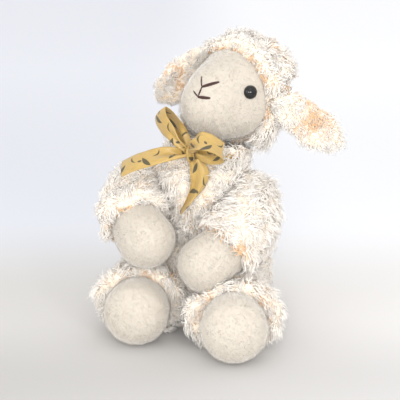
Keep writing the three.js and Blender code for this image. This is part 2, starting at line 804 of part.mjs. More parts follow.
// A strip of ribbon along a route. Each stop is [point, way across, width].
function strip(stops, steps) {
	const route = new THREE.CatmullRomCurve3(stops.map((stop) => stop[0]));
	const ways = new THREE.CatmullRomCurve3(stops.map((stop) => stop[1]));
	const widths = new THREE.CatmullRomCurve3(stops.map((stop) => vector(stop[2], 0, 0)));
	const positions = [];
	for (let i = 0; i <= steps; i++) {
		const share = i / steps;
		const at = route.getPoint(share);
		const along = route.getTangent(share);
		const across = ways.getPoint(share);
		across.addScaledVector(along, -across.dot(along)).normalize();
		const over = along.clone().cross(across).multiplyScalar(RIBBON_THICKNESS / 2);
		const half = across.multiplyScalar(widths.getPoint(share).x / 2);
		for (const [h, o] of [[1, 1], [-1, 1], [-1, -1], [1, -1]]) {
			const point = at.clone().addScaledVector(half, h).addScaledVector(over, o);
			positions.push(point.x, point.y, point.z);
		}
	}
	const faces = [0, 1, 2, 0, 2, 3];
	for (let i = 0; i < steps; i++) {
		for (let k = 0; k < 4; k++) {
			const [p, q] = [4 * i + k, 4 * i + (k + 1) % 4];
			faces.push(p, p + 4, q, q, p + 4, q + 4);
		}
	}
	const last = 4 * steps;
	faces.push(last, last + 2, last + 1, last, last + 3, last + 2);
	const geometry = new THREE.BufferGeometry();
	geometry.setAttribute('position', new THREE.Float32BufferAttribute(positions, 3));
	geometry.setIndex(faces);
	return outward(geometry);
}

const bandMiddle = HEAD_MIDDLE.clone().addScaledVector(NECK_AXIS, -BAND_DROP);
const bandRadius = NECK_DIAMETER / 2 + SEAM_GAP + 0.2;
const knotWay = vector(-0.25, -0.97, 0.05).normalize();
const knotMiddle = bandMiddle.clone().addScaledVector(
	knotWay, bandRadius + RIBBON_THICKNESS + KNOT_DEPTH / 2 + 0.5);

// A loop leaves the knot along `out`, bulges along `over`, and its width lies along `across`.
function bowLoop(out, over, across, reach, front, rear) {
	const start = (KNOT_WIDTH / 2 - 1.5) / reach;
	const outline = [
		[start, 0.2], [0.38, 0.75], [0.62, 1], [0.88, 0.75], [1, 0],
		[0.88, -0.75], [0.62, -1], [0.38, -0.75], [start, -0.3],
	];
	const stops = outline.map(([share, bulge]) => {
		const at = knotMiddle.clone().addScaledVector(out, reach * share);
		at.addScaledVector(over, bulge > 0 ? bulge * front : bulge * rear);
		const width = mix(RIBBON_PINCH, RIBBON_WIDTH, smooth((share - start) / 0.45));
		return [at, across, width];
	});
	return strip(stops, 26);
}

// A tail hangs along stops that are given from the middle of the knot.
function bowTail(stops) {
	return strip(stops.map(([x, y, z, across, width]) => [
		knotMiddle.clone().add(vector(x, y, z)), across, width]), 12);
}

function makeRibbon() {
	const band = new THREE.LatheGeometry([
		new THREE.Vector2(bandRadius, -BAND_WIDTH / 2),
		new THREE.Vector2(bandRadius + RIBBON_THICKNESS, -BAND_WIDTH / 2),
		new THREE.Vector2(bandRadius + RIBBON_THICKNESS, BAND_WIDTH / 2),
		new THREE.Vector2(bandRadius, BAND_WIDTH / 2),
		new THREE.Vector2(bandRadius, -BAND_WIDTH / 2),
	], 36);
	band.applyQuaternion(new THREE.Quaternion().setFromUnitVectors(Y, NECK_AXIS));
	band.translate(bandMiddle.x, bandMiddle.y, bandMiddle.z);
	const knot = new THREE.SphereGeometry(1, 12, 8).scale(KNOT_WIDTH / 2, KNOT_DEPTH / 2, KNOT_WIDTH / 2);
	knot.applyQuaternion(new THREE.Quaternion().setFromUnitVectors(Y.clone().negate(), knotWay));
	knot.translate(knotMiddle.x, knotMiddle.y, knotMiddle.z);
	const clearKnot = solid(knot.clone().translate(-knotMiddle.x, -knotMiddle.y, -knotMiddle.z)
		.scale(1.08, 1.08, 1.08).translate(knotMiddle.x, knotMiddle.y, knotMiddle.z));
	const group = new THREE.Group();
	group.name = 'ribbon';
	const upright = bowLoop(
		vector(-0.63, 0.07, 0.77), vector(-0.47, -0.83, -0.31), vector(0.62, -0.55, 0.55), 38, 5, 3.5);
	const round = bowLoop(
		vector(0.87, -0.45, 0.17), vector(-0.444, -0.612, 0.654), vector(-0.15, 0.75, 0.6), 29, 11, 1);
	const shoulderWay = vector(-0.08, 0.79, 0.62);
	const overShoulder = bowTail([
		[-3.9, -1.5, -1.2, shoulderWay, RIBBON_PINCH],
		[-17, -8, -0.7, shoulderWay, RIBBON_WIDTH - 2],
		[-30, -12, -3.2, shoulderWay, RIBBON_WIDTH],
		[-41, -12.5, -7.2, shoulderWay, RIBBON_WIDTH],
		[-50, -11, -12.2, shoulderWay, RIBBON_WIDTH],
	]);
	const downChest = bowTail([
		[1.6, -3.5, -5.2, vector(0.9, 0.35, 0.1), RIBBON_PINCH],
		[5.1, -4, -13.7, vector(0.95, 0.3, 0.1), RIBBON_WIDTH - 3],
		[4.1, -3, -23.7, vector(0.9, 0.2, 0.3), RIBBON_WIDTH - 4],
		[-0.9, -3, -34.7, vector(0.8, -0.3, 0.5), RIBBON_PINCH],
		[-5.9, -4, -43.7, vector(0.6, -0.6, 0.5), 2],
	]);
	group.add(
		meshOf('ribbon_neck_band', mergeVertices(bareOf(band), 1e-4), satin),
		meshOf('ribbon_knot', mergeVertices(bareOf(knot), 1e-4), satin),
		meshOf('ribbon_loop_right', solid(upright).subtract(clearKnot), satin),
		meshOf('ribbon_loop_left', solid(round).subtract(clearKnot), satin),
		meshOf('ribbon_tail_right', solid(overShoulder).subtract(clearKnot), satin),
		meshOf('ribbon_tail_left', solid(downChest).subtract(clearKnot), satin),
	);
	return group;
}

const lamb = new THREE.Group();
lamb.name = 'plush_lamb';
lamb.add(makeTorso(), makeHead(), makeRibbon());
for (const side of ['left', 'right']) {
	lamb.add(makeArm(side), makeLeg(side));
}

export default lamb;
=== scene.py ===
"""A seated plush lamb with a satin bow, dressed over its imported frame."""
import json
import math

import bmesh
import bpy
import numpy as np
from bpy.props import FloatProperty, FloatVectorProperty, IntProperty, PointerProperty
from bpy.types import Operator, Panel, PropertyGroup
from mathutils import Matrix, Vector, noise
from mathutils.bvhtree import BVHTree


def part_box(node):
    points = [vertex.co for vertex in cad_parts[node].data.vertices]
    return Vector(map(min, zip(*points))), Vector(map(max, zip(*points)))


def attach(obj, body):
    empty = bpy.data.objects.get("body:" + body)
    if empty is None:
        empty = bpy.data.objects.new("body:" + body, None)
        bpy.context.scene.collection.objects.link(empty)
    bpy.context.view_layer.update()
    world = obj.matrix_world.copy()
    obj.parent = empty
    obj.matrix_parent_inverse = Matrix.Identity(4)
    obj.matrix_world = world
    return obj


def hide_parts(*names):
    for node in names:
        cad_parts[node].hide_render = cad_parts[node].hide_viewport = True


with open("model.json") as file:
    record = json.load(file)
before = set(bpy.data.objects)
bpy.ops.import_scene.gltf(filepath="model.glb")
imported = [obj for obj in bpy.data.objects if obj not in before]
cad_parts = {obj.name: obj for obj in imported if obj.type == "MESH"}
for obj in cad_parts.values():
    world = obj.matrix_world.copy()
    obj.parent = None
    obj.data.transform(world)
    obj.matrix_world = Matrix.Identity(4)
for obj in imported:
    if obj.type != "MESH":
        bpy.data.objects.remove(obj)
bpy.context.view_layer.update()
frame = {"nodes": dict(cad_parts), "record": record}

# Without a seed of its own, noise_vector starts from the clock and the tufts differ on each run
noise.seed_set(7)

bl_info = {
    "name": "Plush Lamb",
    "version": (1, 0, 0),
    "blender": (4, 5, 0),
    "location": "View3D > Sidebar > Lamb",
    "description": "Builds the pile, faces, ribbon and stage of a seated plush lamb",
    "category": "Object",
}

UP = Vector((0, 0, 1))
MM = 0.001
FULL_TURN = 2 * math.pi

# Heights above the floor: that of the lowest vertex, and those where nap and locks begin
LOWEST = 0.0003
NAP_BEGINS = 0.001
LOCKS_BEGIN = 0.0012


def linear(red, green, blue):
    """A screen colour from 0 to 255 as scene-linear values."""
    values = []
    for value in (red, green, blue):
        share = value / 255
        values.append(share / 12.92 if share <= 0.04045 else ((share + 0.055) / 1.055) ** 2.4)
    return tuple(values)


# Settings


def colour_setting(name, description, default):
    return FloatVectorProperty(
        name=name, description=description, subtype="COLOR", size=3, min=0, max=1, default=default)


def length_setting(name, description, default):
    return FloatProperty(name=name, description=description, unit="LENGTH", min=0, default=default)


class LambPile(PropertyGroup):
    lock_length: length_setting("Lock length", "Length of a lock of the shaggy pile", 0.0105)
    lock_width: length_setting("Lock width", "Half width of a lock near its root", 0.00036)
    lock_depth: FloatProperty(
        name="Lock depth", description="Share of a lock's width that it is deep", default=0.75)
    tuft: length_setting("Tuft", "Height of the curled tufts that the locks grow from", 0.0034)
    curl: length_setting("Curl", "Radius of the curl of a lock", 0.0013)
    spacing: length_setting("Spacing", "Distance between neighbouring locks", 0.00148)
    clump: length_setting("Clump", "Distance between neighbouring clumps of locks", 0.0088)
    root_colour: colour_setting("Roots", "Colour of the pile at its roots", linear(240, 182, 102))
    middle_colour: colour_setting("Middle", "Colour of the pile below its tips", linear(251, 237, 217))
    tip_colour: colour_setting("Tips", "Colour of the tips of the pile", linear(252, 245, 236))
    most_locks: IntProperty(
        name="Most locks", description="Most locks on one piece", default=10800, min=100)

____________

» **Exercise task**:
Of the lines above, extract only those from the line with "const lamb = new THREE.Group();" to the line with "noise.seed_set(7)", both included, exactly as written.

» **Task result**:
const lamb = new THREE.Group();
lamb.name = 'plush_lamb';
lamb.add(makeTorso(), makeHead(), makeRibbon());
for (const side of ['left', 'right']) {
	lamb.add(makeArm(side), makeLeg(side));
}

export default lamb;
=== scene.py ===
"""A seated plush lamb with a satin bow, dressed over its imported frame."""
import json
import math

import bmesh
import bpy
import numpy as np
from bpy.props import FloatProperty, FloatVectorProperty, IntProperty, PointerProperty
from bpy.types import Operator, Panel, PropertyGroup
from mathutils import Matrix, Vector, noise
from mathutils.bvhtree import BVHTree


def part_box(node):
    points = [vertex.co for vertex in cad_parts[node].data.vertices]
    return Vector(map(min, zip(*points))), Vector(map(max, zip(*points)))


def attach(obj, body):
    empty = bpy.data.objects.get("body:" + body)
    if empty is None:
        empty = bpy.data.objects.new("body:" + body, None)
        bpy.context.scene.collection.objects.link(empty)
    bpy.context.view_layer.update()
    world = obj.matrix_world.copy()
    obj.parent = empty
    obj.matrix_parent_inverse = Matrix.Identity(4)
    obj.matrix_world = world
    return obj


def hide_parts(*names):
    for node in names:
        cad_parts[node].hide_render = cad_parts[node].hide_viewport = True


with open("model.json") as file:
    record = json.load(file)
before = set(bpy.data.objects)
bpy.ops.import_scene.gltf(filepath="model.glb")
imported = [obj for obj in bpy.data.objects if obj not in before]
cad_parts = {obj.name: obj for obj in imported if obj.type == "MESH"}
for obj in cad_parts.values():
    world = obj.matrix_world.copy()
    obj.parent = None
    obj.data.transform(world)
    obj.matrix_world = Matrix.Identity(4)
for obj in imported:
    if obj.type != "MESH":
        bpy.data.objects.remove(obj)
bpy.context.view_layer.update()
frame = {"nodes": dict(cad_parts), "record": record}

# Without a seed of its own, noise_vector starts from the clock and the tufts differ on each run
noise.seed_set(7)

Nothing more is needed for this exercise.